Exercise description. Below are some records; reproduce every one of them exactly.

Working data.
********************

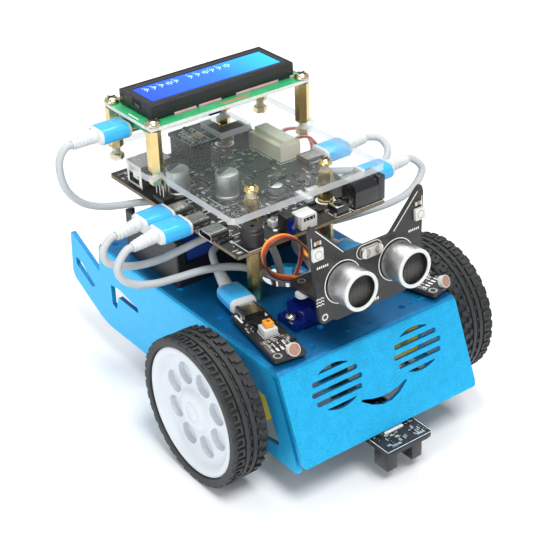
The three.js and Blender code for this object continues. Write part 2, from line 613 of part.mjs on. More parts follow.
function transducer() {
  const { canR, canLength, thick } = HEAD;
  const y0 = -thick / 2 - GAP - canLength;
  const can = alongY(polygon(canR, 24), y0, -thick / 2 - GAP);
  return cut(can, alongY(polygon(canR - 1.3, 24), y0 - 1, y0 + 2));
}

const head = new THREE.Group();
head.position.set(0, HEAD.y, HEAD.z);
head.rotation.x = HEAD.tilt * DEG;
car.add(head);
add('head_board', headBoard(), BLACK_BOARD, head);
for (const [side, tag] of [[-1, 'l'], [1, 'r']]) {
  add(`transducer_${tag}`, transducer(), STEEL, head).position.set(side * HEAD.canX, 0, 0);
}

// ---------------------------------------------------------------- patch cables
// A plug drawn along +X from its front face, with its strain relief bent by an angle.
function plugShape(reliefTilt) {
  const { length, width, height, relief } = PLUG;
  const grip = alongX(rectangle(-width / 2, -height / 2, width / 2, height / 2, 2.4), 0, length);
  const taper = new THREE.CylinderGeometry(2.3, 3.1, relief + 1, 12).rotateZ(-Math.PI / 2);
  taper.translate((relief - 1) / 2, 0, 0).rotateY(-reliefTilt * DEG).translate(length, 0, 0);
  return join(grip, taper);
}

const portZ = BOARD.top + 1.6;
const lightZ = LIGHT.top + 1.6;
const lightPlug = ({ x, y, yaw }) => {
  const reach = LIGHT.length + 0.9;
  const a = (90 + yaw) * DEG;
  return [x + reach * Math.cos(a), y + reach * Math.sin(a), lightZ, 90 + yaw];
};
const leftMouth = -BOARD.halfX - 1.9;
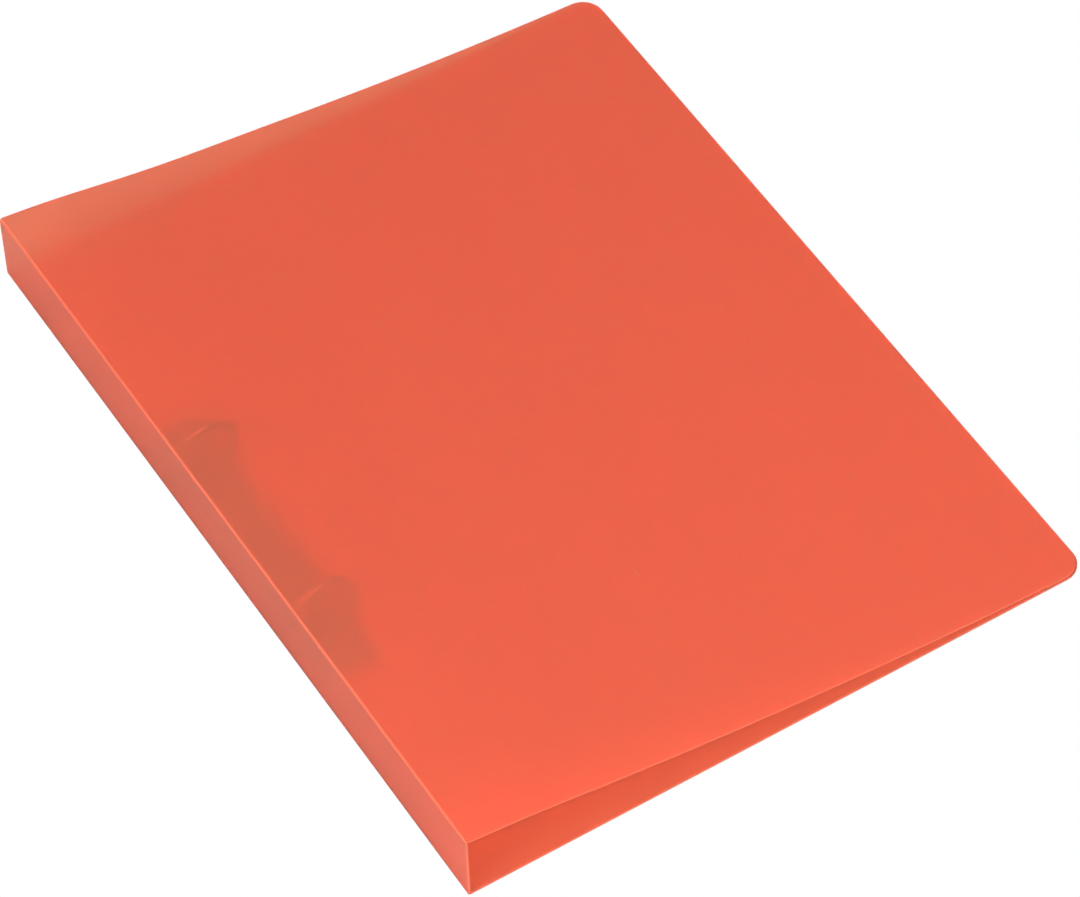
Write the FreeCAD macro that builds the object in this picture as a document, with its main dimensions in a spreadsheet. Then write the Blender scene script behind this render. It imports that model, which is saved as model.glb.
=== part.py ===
import FreeCAD, Part
import math
import os

import Sketcher
from FreeCAD import Vector

# Two-ring A4 binder, closed, lying on its back cover.
# Frame: +X from the spine to the fore-edge, +Y along the spine towards the head, +Z up.
# The origin is on the table, under the middle of the closed binder.
# The cover sheets are drawn from the spine's outer face: x = 0 there, and z = 0 on the table.

SIZES = [
    # the cover: one polypropylene sheet in three panels and two folds
    ("length", 315.0, "cover along the spine"),
    ("width", 245.5, "closed binder, spine to fore-edge"),
    ("sheet", 0.9, "cover sheet thickness"),
    ("fold_radius", 1.2, "outer radius of both folds"),
    ("web", 0.5, "sheet left in a scored fold"),
    ("corner_radius", 8.0, "corners at the fore-edge"),
    ("crease_drop", 5.7, "front cover's slope at its fold, degrees"),
    ("bend_distance", 40.0, "spine face to where the front cover's bow reverses"),
    ("fore_slope", 2.3, "front cover's slope at the fore-edge, degrees"),
    ("fore_gap", 0.45, "air between the covers at the fore-edge"),
    ("fore_setback", 0.8, "front cover short of the back cover at the fore-edge"),
    # the rings
    ("ring_spacing", 80.0, "between the two rings"),
    ("ring_bore", 20.0, "inside diameter of a ring"),
    ("wire", 3.0, "ring wire diameter"),
    ("ring_seat", 1.3, "lowest point of a ring's centre line above the back cover"),
    ("ring_headroom", 2.4, "top of a ring to the inside of the front cover at its fold"),
    ("spine_clearance", 1.1, "ring to the inside of the spine"),
    ("tip_gap", 0.1, "air between the two tips of a closed ring"),
    ("nib_length", 0.8, "nib on one tip, which the other tip's socket takes"),
    ("nib_base", 0.8, "nib radius at the tip"),
    ("nib_end", 0.5, "nib radius at its end"),
    ("nib_clearance", 0.15, "socket larger than the nib, all round"),
    # the casing and its two wing plates
    ("casing_length", 122.0, "casing along the spine"),
    ("casing_sheet", 0.6, "casing steel thickness"),
    ("pivot_spread", 16.0, "between the wing plates' outer edges"),
    ("flank_angle", 30.0, "casing's slope where the rim starts, degrees"),
    ("rim_end", 20.0, "rim's open end inside its lowest point, degrees"),
    ("rim_clearance", 0.1, "wing plate's edge in the rolled rim"),
    ("blade_length", 100.0, "wing plate along the spine"),
    ("blade_sheet", 0.8, "wing plate thickness"),
    ("blade_gap", 0.2, "between the wing plates when they lie flat"),
    ("blade_drop", 4.0, "wing plates' slope to the middle when closed, degrees"),
    ("slot_clearance", 0.4, "slot wider than the wire, each side"),
    # the rings' staked feet
    ("foot_inset", 2.4, "wing plate's outer edge to a ring's foot"),
    ("foot_overrun", 0.9, "wire carried on past the middle of its foot"),
    ("tenon_radius", 1.0, "foot through the wing plate"),
    ("tenon_clearance", 0.05, "foot in its hole"),
    ("stake_radius", 1.5, "riveted end of the foot"),
    ("stake", 0.25, "riveted end's thickness"),
    # the two rivets
    ("rivet_spacing", 110.0, "between the rivets"),
    ("rivet_radius", 2.0, "rivet shank"),
    ("rivet_bore", 1.3, "rivet's hollow end"),
    ("rivet_clearance", 0.1, "shank and head in their holes"),
    ("rivet_head_radius", 4.3, "head under the back cover"),
    ("rivet_head", 0.4, "head thickness, sunk flush"),
    ("rivet_flare_radius", 3.2, "rolled end on the casing"),
    ("rivet_flare", 0.45, "rolled end's thickness"),
    ("rivet_floor", 1.2, "solid end below the rivet's bore"),
]
SIZE = {alias: value for alias, value, note in SIZES}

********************

Answer for this exercise.
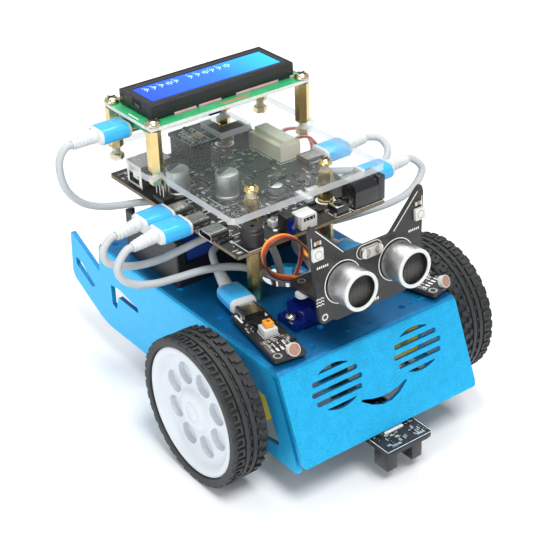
The three.js and Blender code for this object continues. Write part 2, from line 613 of part.mjs on. More parts follow.
function transducer() {
  const { canR, canLength, thick } = HEAD;
  const y0 = -thick / 2 - GAP - canLength;
  const can = alongY(polygon(canR, 24), y0, -thick / 2 - GAP);
  return cut(can, alongY(polygon(canR - 1.3, 24), y0 - 1, y0 + 2));
}

const head = new THREE.Group();
head.position.set(0, HEAD.y, HEAD.z);
head.rotation.x = HEAD.tilt * DEG;
car.add(head);
add('head_board', headBoard(), BLACK_BOARD, head);
for (const [side, tag] of [[-1, 'l'], [1, 'r']]) {
  add(`transducer_${tag}`, transducer(), STEEL, head).position.set(side * HEAD.canX, 0, 0);
}

// ---------------------------------------------------------------- patch cables
// A plug drawn along +X from its front face, with its strain relief bent by an angle.
function plugShape(reliefTilt) {
  const { length, width, height, relief } = PLUG;
  const grip = alongX(rectangle(-width / 2, -height / 2, width / 2, height / 2, 2.4), 0, length);
  const taper = new THREE.CylinderGeometry(2.3, 3.1, relief + 1, 12).rotateZ(-Math.PI / 2);
  taper.translate((relief - 1) / 2, 0, 0).rotateY(-reliefTilt * DEG).translate(length, 0, 0);
  return join(grip, taper);
}

const portZ = BOARD.top + 1.6;
const lightZ = LIGHT.top + 1.6;
const lightPlug = ({ x, y, yaw }) => {
  const reach = LIGHT.length + 0.9;
  const a = (90 + yaw) * DEG;
  return [x + reach * Math.cos(a), y + reach * Math.sin(a), lightZ, 90 + yaw];
};
const leftMouth = -BOARD.halfX - 1.9;
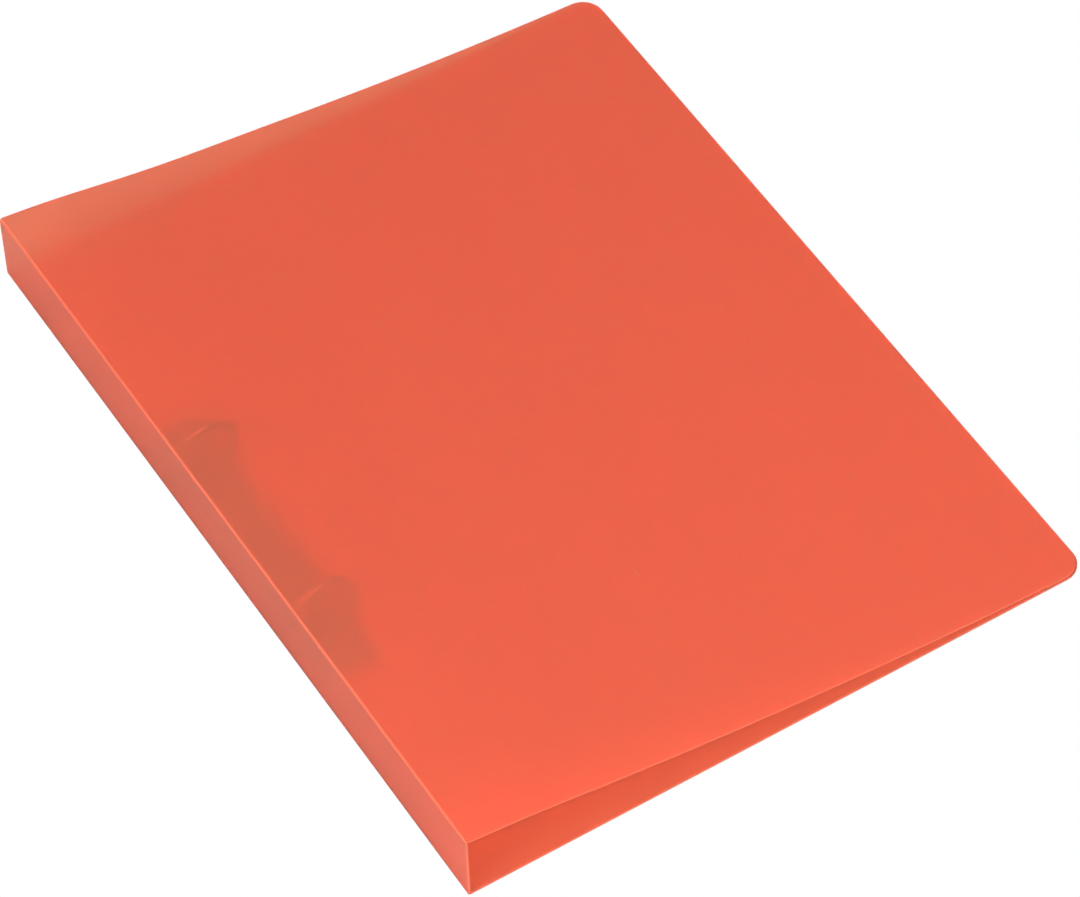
Write the FreeCAD macro that builds the object in this picture as a document, with its main dimensions in a spreadsheet. Then write the Blender scene script behind this render. It imports that model, which is saved as model.glb.
=== part.py ===
import FreeCAD, Part
import math
import os

import Sketcher
from FreeCAD import Vector

# Two-ring A4 binder, closed, lying on its back cover.
# Frame: +X from the spine to the fore-edge, +Y along the spine towards the head, +Z up.
# The origin is on the table, under the middle of the closed binder.
# The cover sheets are drawn from the spine's outer face: x = 0 there, and z = 0 on the table.

SIZES = [
    # the cover: one polypropylene sheet in three panels and two folds
    ("length", 315.0, "cover along the spine"),
    ("width", 245.5, "closed binder, spine to fore-edge"),
    ("sheet", 0.9, "cover sheet thickness"),
    ("fold_radius", 1.2, "outer radius of both folds"),
    ("web", 0.5, "sheet left in a scored fold"),
    ("corner_radius", 8.0, "corners at the fore-edge"),
    ("crease_drop", 5.7, "front cover's slope at its fold, degrees"),
    ("bend_distance", 40.0, "spine face to where the front cover's bow reverses"),
    ("fore_slope", 2.3, "front cover's slope at the fore-edge, degrees"),
    ("fore_gap", 0.45, "air between the covers at the fore-edge"),
    ("fore_setback", 0.8, "front cover short of the back cover at the fore-edge"),
    # the rings
    ("ring_spacing", 80.0, "between the two rings"),
    ("ring_bore", 20.0, "inside diameter of a ring"),
    ("wire", 3.0, "ring wire diameter"),
    ("ring_seat", 1.3, "lowest point of a ring's centre line above the back cover"),
    ("ring_headroom", 2.4, "top of a ring to the inside of the front cover at its fold"),
    ("spine_clearance", 1.1, "ring to the inside of the spine"),
    ("tip_gap", 0.1, "air between the two tips of a closed ring"),
    ("nib_length", 0.8, "nib on one tip, which the other tip's socket takes"),
    ("nib_base", 0.8, "nib radius at the tip"),
    ("nib_end", 0.5, "nib radius at its end"),
    ("nib_clearance", 0.15, "socket larger than the nib, all round"),
    # the casing and its two wing plates
    ("casing_length", 122.0, "casing along the spine"),
    ("casing_sheet", 0.6, "casing steel thickness"),
    ("pivot_spread", 16.0, "between the wing plates' outer edges"),
    ("flank_angle", 30.0, "casing's slope where the rim starts, degrees"),
    ("rim_end", 20.0, "rim's open end inside its lowest point, degrees"),
    ("rim_clearance", 0.1, "wing plate's edge in the rolled rim"),
    ("blade_length", 100.0, "wing plate along the spine"),
    ("blade_sheet", 0.8, "wing plate thickness"),
    ("blade_gap", 0.2, "between the wing plates when they lie flat"),
    ("blade_drop", 4.0, "wing plates' slope to the middle when closed, degrees"),
    ("slot_clearance", 0.4, "slot wider than the wire, each side"),
    # the rings' staked feet
    ("foot_inset", 2.4, "wing plate's outer edge to a ring's foot"),
    ("foot_overrun", 0.9, "wire carried on past the middle of its foot"),
    ("tenon_radius", 1.0, "foot through the wing plate"),
    ("tenon_clearance", 0.05, "foot in its hole"),
    ("stake_radius", 1.5, "riveted end of the foot"),
    ("stake", 0.25, "riveted end's thickness"),
    # the two rivets
    ("rivet_spacing", 110.0, "between the rivets"),
    ("rivet_radius", 2.0, "rivet shank"),
    ("rivet_bore", 1.3, "rivet's hollow end"),
    ("rivet_clearance", 0.1, "shank and head in their holes"),
    ("rivet_head_radius", 4.3, "head under the back cover"),
    ("rivet_head", 0.4, "head thickness, sunk flush"),
    ("rivet_flare_radius", 3.2, "rolled end on the casing"),
    ("rivet_flare", 0.45, "rolled end's thickness"),
    ("rivet_floor", 1.2, "solid end below the rivet's bore"),
]
SIZE = {alias: value for alias, value, note in SIZES}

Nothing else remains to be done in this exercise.